While JOINs combine tables horizontally (adding columns), Set Operators combine result sets vertically (adding rows).

Set operators allow you to combine the output of two separate SELECT statements into a single result set.

  1. UNION: Combines rows and removes duplicates.
  2. UNION ALL: Combines rows and keeps duplicates.
  3. INTERSECT: Returns only rows that appear in both results.
  4. EXCEPT (or MINUS): Returns rows from the first result that do not exist in the second.

To use set operators, both queries must follow these rules:

  • The number of columns must be the same.
  • The data types of the columns must be compatible (in order).
  • The column names in the final result set are taken from the first query.

This is one of the most important performance distinctions in SQL.

UNION (Distinct)

The database must perform a “Sort” or “Hash” operation to find and remove duplicate rows. This is expensive and slow on large data sets.

UNION ALL

The database simply “appends” the second result to the first. No sorting or checking for duplicates occurs. This is significantly faster.

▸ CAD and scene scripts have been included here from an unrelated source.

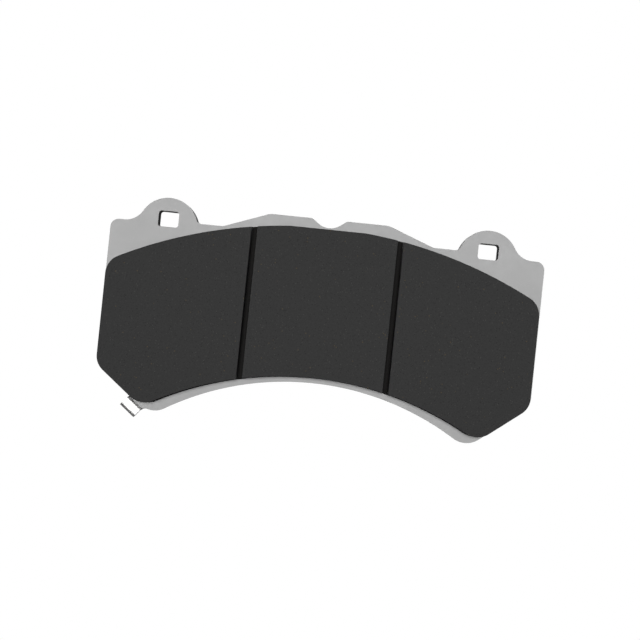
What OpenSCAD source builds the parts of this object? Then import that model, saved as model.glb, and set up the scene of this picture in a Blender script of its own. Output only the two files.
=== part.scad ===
// Front disc brake pad for a fixed calliper, with a wear indicator that
// rubs on the disc and squeals when the friction blocks are nearly used up.
//
// X runs along the pad, Z points away from the wheel's axle, and the
// friction blocks look towards -Y. The origin is the centre of the face
// that the calliper's pistons press on. The layers follow one another from
// there towards -Y: shim, backing plate, bond, underlayer, friction blocks.

/* [Backing plate] */
// Length of the plate between the two sides that slide in the calliper
plate_w = 158; // [154:0.5:164]
// Thickness of the steel plate
plate_t = 6; // [5:0.25:8]
// Height of the flat top edge above the origin
plate_top_z = 36.45; // [35:0.05:38]
// Height of the low stretch of top edge beside each ear
valley_z = 30.2; // [29:0.1:31.5]
// Slope of the ramp between the top edge and that low stretch
ramp_a = 20.5; // [15:0.5:30]
// Distance from the centre line to the top end of the ramp
ramp_x = 21.6; // [18:0.1:24]
// Height of the square shoulder outside each ear
shoulder_z = 29.05; // [27:0.05:30]
// Height of the plate's bottom edge on the centre line
arch_z = -23.05; // [-26:0.05:-20]
// Radius of the plate's hollow bottom edge
arch_r = 101.7; // [95:0.1:110]
// Distance from the centre line to the centre of each foot's round end
foot_x = 56.75; // [54:0.05:59]
// Radius of each foot's round end
foot_r = 8.05; // [6:0.05:9]
// Angle between the lower corner's cut and the pad's upright direction
chamfer_a = 51.9; // [48:0.1:56]

/* [Centre notch] */
// Depth of the notch in the middle of the top edge
notch_depth = 3.05; // [2:0.05:4]
// Radius of the notch's bottom
notch_r = 6.6; // [5:0.1:7]
// Slope of the notch's two sides
notch_a = 35.5; // [30:0.5:42]

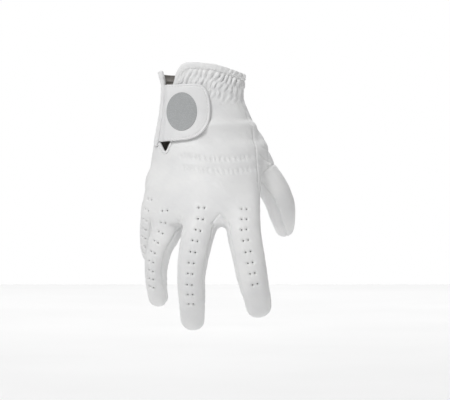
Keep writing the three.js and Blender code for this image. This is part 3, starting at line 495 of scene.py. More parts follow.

We have a Customers table and a Suppliers table. We want a single list of all unique cities where we have business partners.

Vertical Combination
SELECT City FROM Customers
UNION
SELECT City FROM Suppliers
ORDER BY City;

Finding “Customers who are NOT Suppliers”

Section titled “Finding “Customers who are NOT Suppliers””
The Set Difference
SELECT City FROM Customers
EXCEPT
SELECT City FROM Suppliers;
City
Berlin
London
New York
Tokyo

Where does ORDER BY go?

You cannot put an ORDER BY in the first query of a UNION. The ORDER BY must come at the very end and applies to the entire consolidated result set.

Logically, the engine:

  1. Executes Query A.
  2. Executes Query B.
  3. Combines them (and potentially sorts them to remove duplicates if using UNION).
  4. Performs the final ORDER BY on the combined data.

If you have two tables on different physical disks or servers, UNION ALL can sometimes be executed in parallel by the database engine, fetching rows from both tables simultaneously. UNION (distinct) usually prevents this parallelism because the engine needs to wait for all data to arrive before it can start the deduplication process.